On the motorway the diesel engine was absolutely fine for everything you would need. Overtaking requires little preparation, the car holds the road well and it didn’t feel unsettled in a particularly rough storm.
It would be hypocritical of me to say that no cars in this segment handle well, because I mentioned relativity earlier and therefore some must handle well and some must handle poorly. The fact of the matter is, all cars in this SUV B segment suffer from body roll in the corners as well as fairly loose steering and a certain amount of understeer in the wet. The Dacia has all of these quirks, but no worse than the likes of the new Peugeot 2008 or Ford Ecosport. In fact the Duster is considerably more joyful to drive enthusiastically through bends than the Ecosport, not that you’d ever really want to.
The ride is fantastic. The Duster glides over potholes and speed bumps comfortably and you’ll struggle to fault it when rolling through suburbia. Mounting curbs irresponsibly outside school zones is a breeze too, in case you were wondering.
Ah, this is where things start getting a bit... cheap. We’ve been ranting and raving about how good the diesel is to drive, but it does come up short in terms of refinement. It’s very rattly. More rattly than I’ve ever experienced this 1.5dCi engine; even more rattly than it is in the cheaper, smaller and less substantial Dacia Logan MCV. Anywhere above 2k revs and it becomes audible, anything over 4k and it becomes irritating, and if you dare hit 5k you need to take a long hard look at yourself… you’re in a Dacia Duster, calm down. Also you’re ruining your chances of achieving high mpg’s which means reduced bragging rights among your frugal friends.

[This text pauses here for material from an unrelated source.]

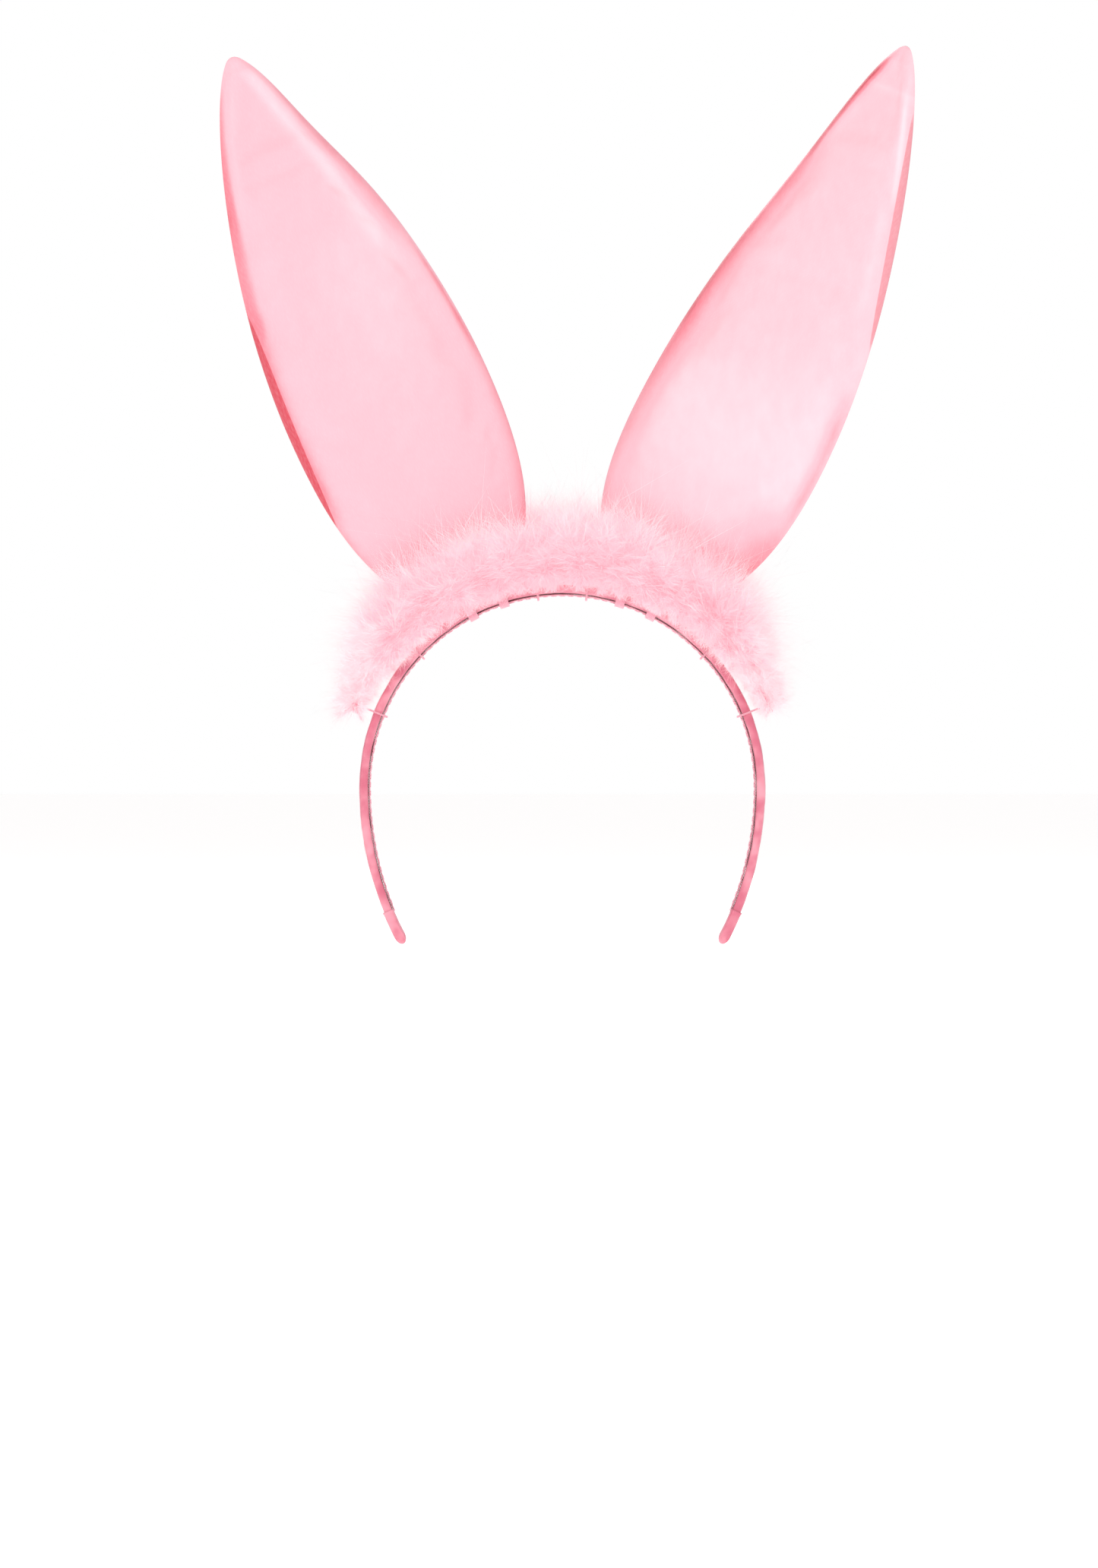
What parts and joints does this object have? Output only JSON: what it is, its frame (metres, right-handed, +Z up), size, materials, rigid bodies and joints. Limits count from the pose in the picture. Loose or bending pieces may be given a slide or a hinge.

Other than the noise, the steering wheel vibrates when idle and the pedals feel quite a bit of a judder too. It shouldn’t put you off though, you’re saving a good £3k on most competitors when buying the Duster. So what if it shakes a bit sometimes? Live with it.
In The Car
Behind the Wheel
I’m going to throw it out there, the inside of the Duster is fine. Just fine. Get on with it. Yes there are scratchy plastics across the dash like a Transit van - but that’s part of the beauty of it. What are you comparing it to? There’s nothing alongside the Duster in terms of value - so it’s part and parcel of buying this car. If a plastic dashboard is enough to put you off then look elsewhere.
One area for improvement would be a bit more bolstering on the seats. They don’t do much to stop you swaying from side to side, which happens a lot in a car like this.
The central controls are simple enough and it’s refreshing to see nice, big physical buttons and dials which click into place noticeably. There are no fancy backlit LED buttons which are touch-sensitive; just regular, plastic, on/off switches and clunky dials.
We also grew to be pleasantly surprised by the infotainment system in the Laureate model. With AUX and and USB connectivity, the centre console is a simple device to use with a responsive touch screen and now tacky animations between menus. It just works. The Sat Nav is good too.
Space & Practicality
The Duster excels in both space & practicality. In the back there is loads of legroom and headroom. I successfully carried 4 fully grown men to and from our Monday League football match without a single complaint, including 2 centre-backs who are both well clear of 6 foot.
Another test for the Duster was carrying my 3 month old puppy, who loves to damage things, for a walk through rural Cheshire. I wouldn’t have even considered taking a press car for this chore, as not to damage what isn’t mine, but the boot of the Duster is lined with hard, rugged plastic across the floor and the sides too. I took the risk and Jasper loved it. Even the most destructive of puppys will struggle to make a mess of this boot. Top marks for the Duster here. In total the Duster has a boot capacity of 475 litres which increases to 1,636 when you fold down the rear seats.
The 1.5dCi engine that we tested is probably the best choice for the Duster. While it’s a bit slower to 60 than the 1.2 litre petrol engine, it has loads more torque once you’re up and running and is considerably more efficient too. You can get up to 64mpg out of the 1.5dCi, whereas the 1.2 can only get 46mpg at best.
The road tax is also much cheaper on the diesel model, at just £30 due to the low emissions of CO2, this increases to £130 a year if you decide to go for the petrol model.
Quality & Reliability
The material selection is poor against more expensive cars in the segment, but not bad considering how much you’ll save. We’ve mentioned how the dash is littered with hard plastics that are pretty horrible to touch, with a hollow wheely-bin-like feel that suggests build quality isn’t up to… ‘scccratch’. I’ve driven 3 Dacia cars in a week now and in every single one of them the armrest wobbled from side to side. On the flip-side of this though, the parts used are extremely reliable. They’ve withstood the test of time in numerous other vehicles, be it from Renault or other manufacturers, and generally they do their job without making any fuss. You’ll have to do-away with the idea of being surrounded by soft touch materials and supple leather. Even the top spec comes with a cloth interior and there’s no option for leather.
Safety & Security
The Duster only scored 3 out of 5 for safety when tested on the EURO NCAP ratings. It’s worth mentioning that it scored a modest 74% and 78% for adult and child occupant safety respectively, but a measly 28% for pedestrian safety. Finally in the Safety Assist category it scored a poor 29% - this is to judge the presence and effectiveness of different safety technology that comes with the car. Sadly with the Duster this doesn’t extend much further than ABS and airbags.